ElseIf label = "DD" then
replaceDate = "<DD>"
ElseIf label = "DDMONYYYY" then
replaceDate = "<DDMONYYYY>"
ElseIf label = "MON" then
replaceDate = "<MON>"
ElseIf label = "MONTH" then
replaceDate = "<MONTH>"
ElseIf label = "YYDD" then
replaceDate = "<YYYYDDD>"
Else
replaceDate = ""
end if
End Function
With new RegExp
.Global = True
.IgnoreCase = False
.Pattern = "(?:&(?:amp;)?)?DATE(?:\((MMDDYYYY|DDMMYYYY|YYYYMMDD|YYYY|MM|DD|DDMONYYYY|MON|MONTH|YYDDD|YYYYDDD)?\))?\.?"
strTempValue = .Replace(strTempValue, GetRef("replaceDate"))
End with
Upvotes: 0
Views: 420
Reputation: 70923
Without more data it is not easy to test, but you can try if this performs better
Dim USERID
USERID = "ABCDEF"
Dim originalString
originalString = "C:\temp\&USERID_&USERID._&USERID(4)_&USERID(2,2)..txt"
Dim convertedString
Function replaceUSERID(matchString, n1, n2, position, sourceString)
n1 = CLng("0" & Trim(n1))
n2 = CLng("0" & Trim(Replace(n2, ",", "")))
If n1 < 1 Then
replaceUSERID = USERID
ElseIf n2 > 0 Then
replaceUSERID = Mid(USERID, n1, n2)
Else
replaceUSERID = Left(USERID, n1)
End If
End Function
With New RegExp
.Pattern = "(?:&(?:amp;)?)?USERID(?:\((\s*\d+\s*)(,\s*\d+\s*)?\))?\.?"
.Global = True
.IgnoreCase = False
convertedString = .Replace(originalString, GetRef("replaceUSERID"))
End With
WScript.Echo originalString
WScript.Echo convertedString
For a multiple "label" replacement
Option Explicit
Dim dicLabels
Set dicLabels = WScript.CreateObject("Scripting.Dictionary")
With dicLabels
.Add "USERID", "ABCDEF"
.Add "LUSER", "ABCDEF"
.Add "ID", "GHIJKL"
End With
Dim originalString
originalString = "C:\temp\&USERID_&USERID._&USERID(4)_&USERID(2,2)_ID(2,3)_&LUSER..txt"
Dim convertedString
Function replaceLabels(matchString, label, n1, n2, position, sourceString)

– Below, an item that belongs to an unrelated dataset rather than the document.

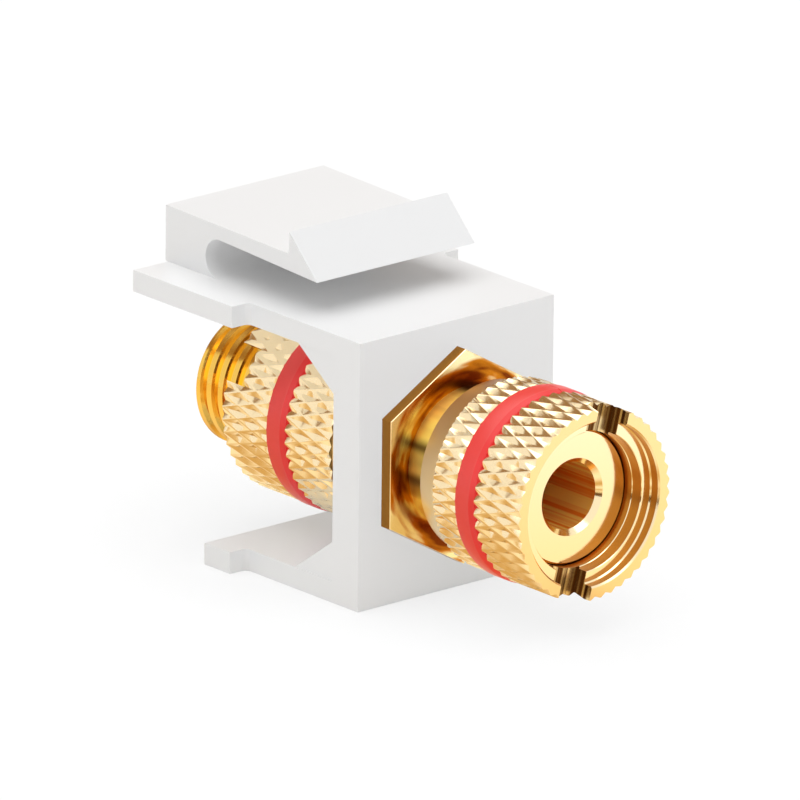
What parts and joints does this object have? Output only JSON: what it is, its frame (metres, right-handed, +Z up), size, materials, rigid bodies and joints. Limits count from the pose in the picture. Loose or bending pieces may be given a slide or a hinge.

If Not dicLabels.Exists(label) Then
replaceLabels = matchString
Else
n1 = CLng("0" & Trim(n1))
n2 = CLng("0" & Trim(Replace(n2,",","")))

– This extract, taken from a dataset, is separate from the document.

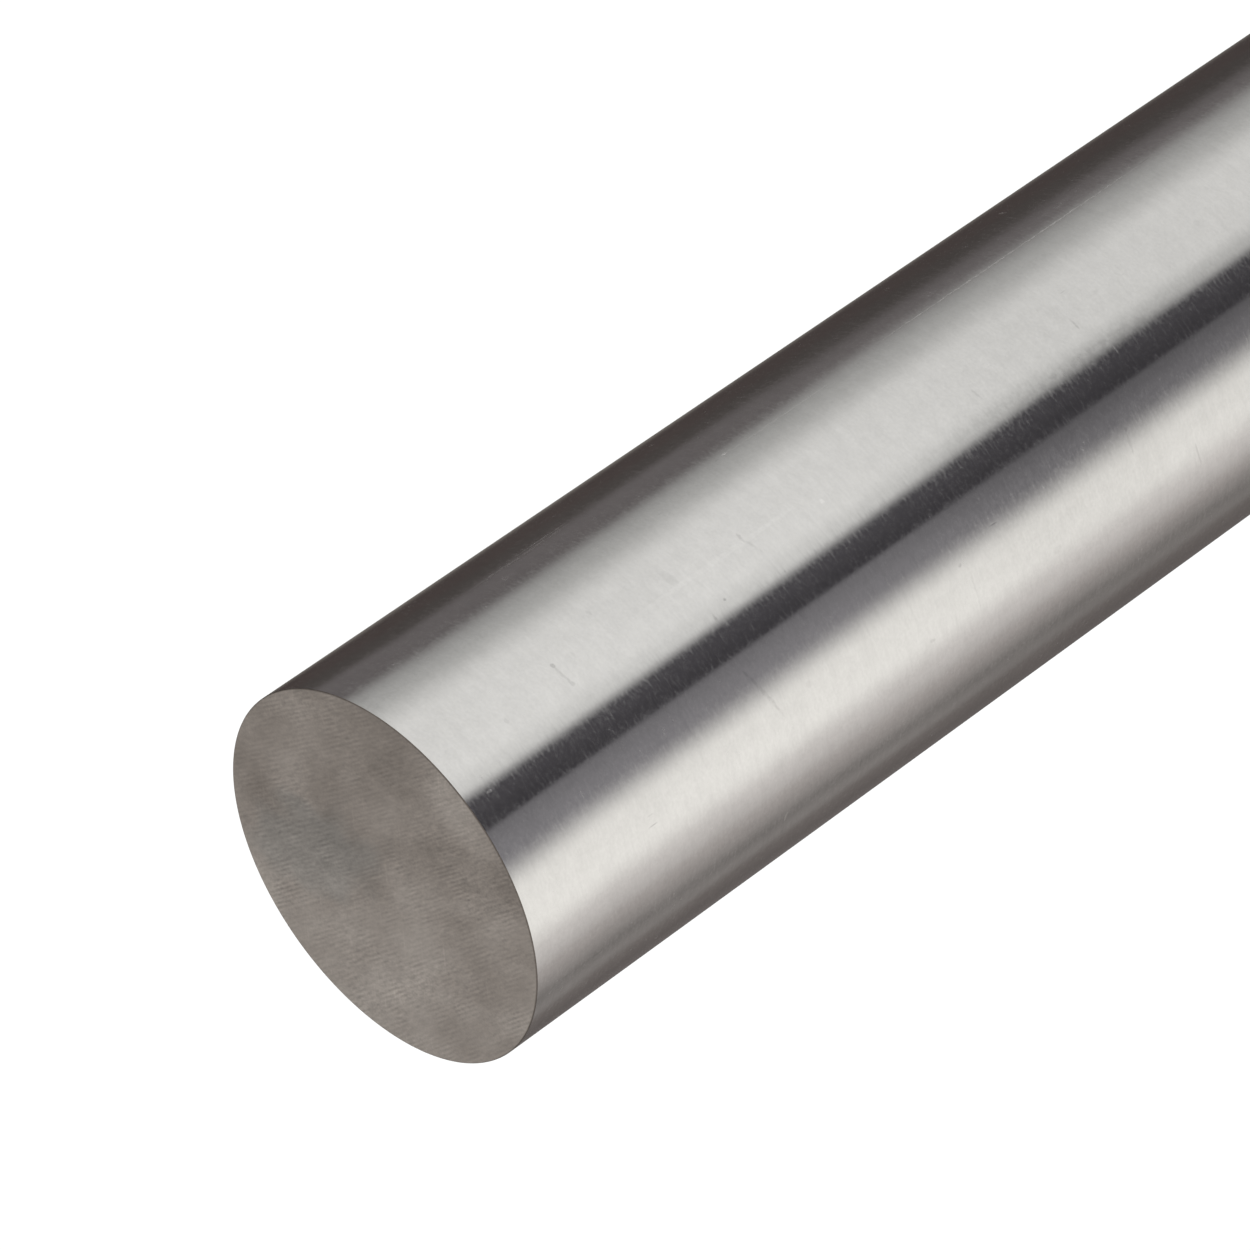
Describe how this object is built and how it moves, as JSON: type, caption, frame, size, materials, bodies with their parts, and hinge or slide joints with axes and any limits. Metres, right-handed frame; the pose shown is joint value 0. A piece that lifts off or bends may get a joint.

replaceLabels = dicLabels.Item(label)
If n1 > 0 Then
If n2 > 0 Then
replaceLabels = Mid(dicLabels.Item(label), n1, n2)
Else
replaceLabels = Left(dicLabels.Item(label), n1)
End If
End If
End If
End Function
With New RegExp
.Pattern = "(?:&(?:amp;)?)?("& Join(dicLabels.Keys, "|") &")(?:\((\s*\d+\s*)(,\s*\d+\s*)?\))?\.?"
.Global = True
.IgnoreCase = False
convertedString = .Replace(originalString, GetRef("replaceLabels"))
End With
WScript.Echo originalString
WScript.Echo convertedString
Upvotes: 1